How does this work, specifically? Simple. If GQ wants to run a fashion spread where all the models wear thongs, fine. It’s my job to keep that issue on the top shelf. All I ask is that Old Navy not sell thongs for three year olds. If they want to put gigantic Calvin Klein underwear ads in Times Square, go right ahead - that’s what Times Square is for. But don’t put up big pictures of half-naked 13 year olds; that’s not what this culture is about. Yet. And don't make every square inch of America what Times Square used to be. Otherwise there's no point to having Times Square.

It’s a matter of the line. Some people don’t see it; some people see it and want to erase it. Some people think it’s up ahead, and some think it’s way behind us. It’s the people who hate the line that bother me, the ones who see any manifestation of prudence and reserve as a threat to free expression - or, worse yet, proof that the Friends of The Line want America to consist entirely of women in pinafores and men in suits eating meatloaf at Applebee’s.
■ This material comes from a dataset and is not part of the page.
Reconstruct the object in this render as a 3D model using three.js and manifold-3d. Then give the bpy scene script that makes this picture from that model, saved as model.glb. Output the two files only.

But only after they’ve said grace.

Ask yourself: A major retailer should be

a) resistant to the coarsening of public sphere
b) indifferent to it
c) assist the process

Few would argue C. Most would probably argue B, until they saw something that offended them. Everyone has that moment when they find their inner Cleaver; mine came a few years ago when Chino Latino put up the diarrhea billboards. THAT’S IT, I thought. I am now officially a dad.

Am I overreacting? Of course. But you know what I mean. You know where the line is. Every day you see it; every day you see something that steps over it an inch or two. And we shrug and sigh and move along in the line, buy our groceries and get on with the day. And we will all end up as old folks in a nursing home whose window looks out on a restaurant billboard that uses the F word.

If that bothers you, you’re wound too tight. Go eat at Chino Latino.